There was an interesting query on the MedStats list about the appropriate sample size for an audit. This person had entered 1,500 records and wanted to check a sample of those records for data entry errors. There was not enough time to perform double entry or to check 100% of the records. So how many records should be checked?

There are some rough rules of thumb that say that you should spend about 5% to 10% of your research budget on quality control efforts, so that might justify taking 75-150 records and searching for errors.

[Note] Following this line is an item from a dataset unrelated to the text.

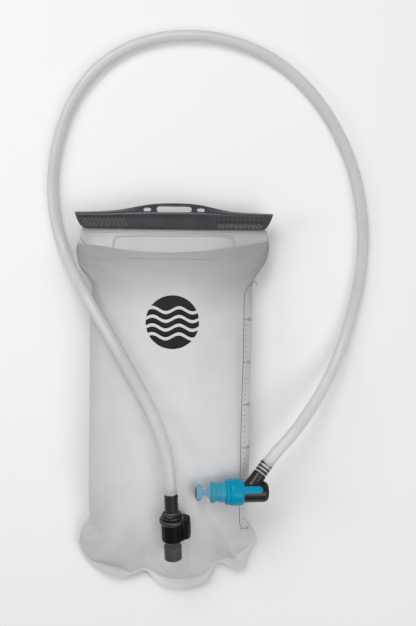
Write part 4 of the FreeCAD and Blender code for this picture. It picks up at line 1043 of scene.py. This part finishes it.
def make_coupling():
    """Cheeks, head, flange and parting bead of the coupling, and the plug's collar."""
    for name, low, high, paint in CHEEKS:
        prism(name, CHEEK, low, high, PORT, paint, "reservoir", 0.2)
    rings = [("coupling_flange", FLANGE, SATIN_BLACK, "reservoir", 50),
             ("parting_bead", PARTING_BEAD, BLACK, "reservoir", 35),
             ("plug_collar", PLUG_COLLAR, SATIN_BLACK, "tube_assembly", 50)]
    for name, profile, paint, body, angle in rings:
        lathe(name, profile, PORT, paint, body, 96, smooth_angle=angle)


# -------- bite valve

SHEATH = [(0.6, 0.2), (6.0, 0.0), (8.6, 0.9), (10.1, 3.2), (10.8, 6.5), (11.1, 10.0), (11.4, 14.0),
          (11.2, 16.8), (10.4, 19.6), (9.95, 22.0), (10.1, 25.0), (10.35, 28.6), (9.5, 28.6),
          (9.35, 25.0), (9.25, 21.5), (9.6, 19.3), (10.3, 16.6), (10.4, 13.8), (10.1, 9.8),
          (9.6, 6.3), (8.8, 3.9), (7.4, 2.2), (5.6, 1.4), (0.6, 1.4)]
THIN_SHEATH = 14.2
CORE = [(0.05, 2.6), (5.6, 2.7), (7.1, 3.1), (7.7, 3.9), (7.7, 5.2), (7.2, 6.4), (5.2, 7.2), (3.4, 7.7),
        (2.5, 8.6), (2.3, 10.0), (2.6, 11.6), (3.8, 13.2), (6.2, 14.7), (8.6, 15.4), (9.5, 16.2),
        (9.6, 17.4), (9.2, 18.6), (8.7, 19.2), (8.7, 20.0), (7.9, 20.3), (7.9, 23.4), (8.9, 23.8),
        (9.0, 30.3), (0.05, 30.3)]
SLIT = [(0.05, 1.5), (0.9, 1.52), (1.15, 2.1), (0.9, 2.55), (0.05, 2.58)]
SLIT_STRETCH = (4.6, 2.6, 1.0, 1.0)
COLLAR = [(9.25, 28.9), (9.9, 28.9), (10.8, 29.3), (11.5, 30.2), (11.6, 31.6), (11.1, 32.2),
          (11.15, 32.8), (11.8, 33.3), (12.1, 34.4), (12.2, 36.0), (12.2, 42.6), (12.0, 43.8),
          (11.2, 45.2), (9.8, 45.3), (9.8, 33.4), (9.25, 33.2)]
GRIP = [(0.02, -3.4), (0.42, -3.0), (0.5, 0), (0.42, 3.0), (0.02, 3.4)]
GRIP_PLACE = (12.15, 0, 39.4)
GRIP_COUNT, GRIP_FIRST, GRIP_PITCH = 7, 205, 20
TRUNK = [(0.0, 33.7), (9.2, 33.7), (9.5, 34.0), (9.5, 63.0), (9.35, 65.0), (8.9, 66.8), (7.9, 68.1),
         (6.2, 68.8), (0.0, 68.9)]
ARM = [(0.0, -2.0), (7.4, -2.0), (7.2, 8.0), (6.6, 13.0), (6.45, 18.0), (6.5, 19.8), (6.1, 20.6),
       (0.0, 20.6)]
CAP_SEAM = [(9.3, 63.9), (9.66, 64.1), (9.66, 64.7), (9.3, 64.9)]
BLEND_STEP = 0.42


def make_mouthpiece():
    """Clear sheath, blue core, and a black piece that paints the slit's shade."""
    skin = lathe("bite_sheath", SHEATH, VALVE, SILICONE, "shutoff", 96, smooth_angle=70)
    skin.data.materials.append(SILICONE_THIN)
    along = VALVE.inverted()
    for face in skin.data.polygons:
        face.material_index = int((along @ (face.center / MM)).z > THIN_SHEATH)
    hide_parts("mouthpiece_sheath")
    core = lathe("valve_core", CORE, VALVE, CORE_BLUE, "shutoff", 96, smooth_angle=38)
    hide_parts("mouthpiece_core")
    # Black lens behind the sheath's tip: painted shade of the slit.
    slit_place = VALVE @ Matrix.Diagonal(Vector(SLIT_STRETCH))
    lathe("slit_shade", SLIT, slit_place, INK_AND_SLIT_SHADE, "shutoff", 48)


def make_collar():
    """Twist collar with its thumb lever and grip beads."""
    ring = lathe("shutoff_ring", COLLAR, VALVE, BLUE, "shutoff", 120, smooth_angle=28)
    whole = joined("shutoff_ring", [ring, make_lever()])
    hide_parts("shutoff_collar")
    grips = []
    for k in range(GRIP_COUNT):
        turn = Matrix.Rotation(math.radians(GRIP_FIRST + GRIP_PITCH * k), 4, "Z")
        spot = VALVE @ turn @ Matrix.Translation(Vector(GRIP_PLACE))
        grips.append(lathe("grip", GRIP, spot, BLUE, "shutoff", 16, closed=False))
    joined("collar_grips", grips)


def make_elbow():
    """Elbow with its branch blended in, and the end cap's seam."""
    trunk = lathe("elbow", TRUNK, VALVE, ELBOW_BLACK, "tube_assembly", 96, closed=False)
    limb = lathe("arm", ARM, BRANCH, ELBOW_BLACK, "tube_assembly", 64, closed=False)
    elbow = joined("elbow_body", [trunk, limb])
    blend = elbow.modifiers.new("Blend", "REMESH")
    blend.mode = "VOXEL"
    blend.voxel_size = BLEND_STEP * MM
    soften = elbow.modifiers.new("Soften", "SMOOTH")
    soften.iterations = 7
    apply_modifiers(elbow)
    elbow.data.materials.clear()
    elbow.data.materials.append(ELBOW_BLACK)
    elbow.data.shade_smooth()
    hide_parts("valve_housing", "valve_end_cap")
    seam = lathe("end_cap_seam", CAP_SEAM, VALVE, ELBOW_BLACK, "tube_assembly", 96)


LEVER_TURN = math.radians(90 - 12)
LEVER_INNER, LEVER_OUTER = 10.25, 12.6
LEVER_START, LEVER_END = 43.0, 61.6
LEVER_HALF = 3.4
LEVER_ROWS = 20
LEVER_SECTION = [(LEVER_OUTER, 0.72), (LEVER_OUTER - 0.35, 0.94), (LEVER_OUTER - 0.9, 1.0),
                 (LEVER_INNER + 0.3, 1.0), (LEVER_INNER, 0.9)]


def make_lever():
    """Curved thumb lever that stands behind the collar, over the body."""
    verts, faces = [], []
    for row in range(LEVER_ROWS):
        share = row / (LEVER_ROWS - 1)
        z = LEVER_START + (LEVER_END - LEVER_START) * math.sin(share * math.pi / 2)
        close = max(0.0, (z - (LEVER_END - LEVER_HALF)) / LEVER_HALF)
        half = LEVER_HALF * math.sqrt(max(0.0, 1 - close ** 2)) + 0.05
        for radius, width in LEVER_SECTION:
            for side in (-1, 1):
                angle = LEVER_TURN + side * half * width / radius
                verts.append(VALVE @ Vector((radius * math.cos(angle), radius * math.sin(angle), z)))
    loop = [0, 2, 4, 6, 8, 9, 7, 5, 3, 1]
    count = len(loop)
    for row in range(LEVER_ROWS - 1):
        for k in range(count):
            a, b = row * count + loop[k], row * count + loop[(k + 1) % count]
            faces.append((a, b, b + count, a + count))
    faces += [tuple(loop)[::-1], tuple((LEVER_ROWS - 1) * count + k for k in loop)]
    return mesh_piece("lever", verts, faces, BLUE, "shutoff")


# -------- CAD nodes that stay

KEPT_FINISHES = {
    "closure_lip_front": FILM_CLEAR, "closure_lip_back": FILM_CLEAR, "receptacle_housing": BLACK,
    "port_seal_ring": RUBBER, "latch_plate": BLACK, "latch_spring": STEEL, "check_valve_poppet": BLUE,
    "poppet_seal": RUBBER, "check_valve_spring": STEEL, "tube_plug": BLACK, "plug_o_rings": RUBBER,
    "end_cap_ring": RUBBER, "shutoff_rotor": BLUE, "rotor_o_rings": RUBBER,
}


def finish_kept_nodes():
    """Gives each CAD node that stays its own procedural finish."""
    for name, paint in KEPT_FINISHES.items():
        data = frame["nodes"][name].data
        data.materials.clear()
        data.materials.append(paint)


make_floor()
make_lamps()
make_camera()
make_hose()
film_height = make_films()
make_emblem(film_height)
make_fill_marks(film_height)
make_numerals(film_height)
make_film_details(film_height)
make_patch(film_height)
make_fairing(film_height)
make_bar()
make_bar_trim()
make_button()
make_coupling()
make_mouthpiece()
make_collar()
make_elbow()
finish_kept_nodes()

A more formal approach would be to specify the maximum error rate (P) that you are willing to tolerate. Then sample 3/P records. If you find any errors, check all of your data. If you find no errors then you are 95% confident that the error rate is less than P.<U+FFFD>

So for example, if you are willing to tolerate up to a 2% error rate, then sample 3/0.02=150 records. If you notice one or more errors, then you may have an unacceptably high error rate and you need to check the entire data set.<U+FFFD>

This method is based on the famous “rule of three”.

The person who posted the original query pointed out that sometimes the formulas I describe will lead to a sample size larger than the population size. That is indeed true. If the sample size computed by this simple formula is more than 10% of the total sample size, you should apply the finite population correction factor.

It has to applied iteratively. With a sample of 150 patients, you are right on the borderline, so applying the fpc will reduce the number of files that you have to audit from 150 to 143. If the original sample size was 600, then the fpc reduces the audit size to 492.

If the estimated sample size becomes about as large or larger than the population size, you might consider a 100% audit. The fpc might reduce you to 90% or even 80% of the total sample size, but when the audit size becomes this large you might a well audit everybody.